It looks like a vending machine, but it is really a high-tech health intervention.
Ontario’s first “Our Healthbox” was launched Wednesday at the Carlington Community Health Centre.
The vending machine, which is accessible 24/7, dispenses harm-reduction supplies, information and other items — from hats and socks to menstrual hygiene products.
Its developer says the sky is the limit when it comes to the products, services and information it can distribute.
“It becomes a conduit offering people things that might be helpful to them,” said Dr. Sean B. Rourke. He developed Our Healthbox at the MAP Centre for Urban Health Solutions at St. Michael’s Hospital in Toronto.
The machine also collects data about which products and services are being used, and why, in order to help public health officials understand trends and keep the machine restocked.

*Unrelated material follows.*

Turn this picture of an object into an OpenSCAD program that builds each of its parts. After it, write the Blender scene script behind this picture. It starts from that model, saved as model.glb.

The machine, which is now located just outside the Carlington Community Health Centre on Merivale Road, contains HIV self-test kits, granola bars, naloxone kits, tampons, COVID-19 test kits, warm socks, and condoms, among other things. It offers a video screen with information about how to use the naloxone kit, along with other information.
The team began distributing the vending machines in New Brunswick earlier this year. The Carlington Community Health Centre is the first location in Ontario, and there are plans to deploy 100 across the country in the coming months, said Rourke. The next ones he is working on with Dr. Aaron Orkin, an ER doc and MAP scientist, will be going into shelters in Toronto.
All the products are free and the machine is available for anyone over the age of 16. Users are required to sign in, anonymously. It asks a few questions and collects some basic demographic information.
Rourke said it is up to the agencies in charge of each machine to determine which supplies would best serve members of their community.
“We encourage self-testing kits for HIV, but they decide what array of supplies is needed.”
Rourke said the program’s aim is to reach and support people who are underserved and often have undiagnosed complex issues without putting barriers in their way. Some people would not access some of the supplies if they had to go inside and see a health provider, he noted.
“It’s not just harm reduction. It is also things we take for granted and things people need just to get through the day and take care of their health and hygiene,” said Rourke. “This is a health-care intervention.”